Use CSV export to capture each sweep point (frequency, magnitude, dB) for lab comparison, and use PDF export to share the design summary. When tolerances matter, compare the range f0·(1±tol) against interference drift; at 1 kHz, 2% tolerance implies about ±20 Hz center movement. For audio work, check that passband ripple stays below 0.5 dB; for RF, confirm insertion loss meets your link budget and that component Q is realistic at the operating frequency. Document measured and simulated curves together clearly.

FAQs

1) What is a band stop filter used for?

It rejects a specific frequency range while passing lower and higher frequencies, often used to suppress hum, whistle tones, or narrowband interference in sensor and communication paths.

2) How do I choose f1 and f2?

Pick edges that cover the unwanted component plus drift margin. Narrow edges raise Q and deepen selectivity, while wider edges reduce sensitivity to tolerances but remove more desired spectrum.

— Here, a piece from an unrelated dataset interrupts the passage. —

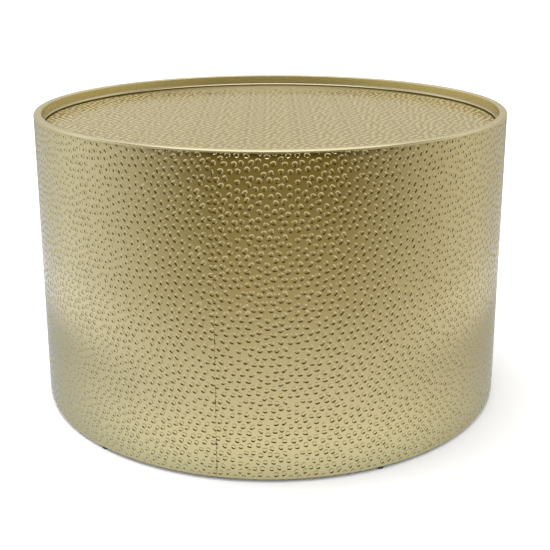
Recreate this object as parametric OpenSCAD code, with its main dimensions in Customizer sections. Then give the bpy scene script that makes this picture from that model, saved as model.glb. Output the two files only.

3) What does Q mean in this calculator?

Q equals f0 divided by bandwidth. Higher Q means a narrower notch and steeper transitions, but practical depth depends on component losses and matching at the intended center frequency.

4) Why can the notch miss the target frequency?

Component tolerances shift ω0 because ω0 = 1/√(LC). Parasitics and finite inductor or capacitor quality also move the effective center, especially when Q is high.

5) Series or parallel notch: which should I use?

Series notches are common in series paths to create low impedance at the reject frequency. Parallel notches create high impedance at the reject frequency and are useful in shunt or tank‑style networks.

6) How should I validate the design?

Export the sweep to CSV, compare it with a simulator and lab measurement, and verify insertion loss in the pass bands. If needed, tighten tolerance or retune L and C to center the notch.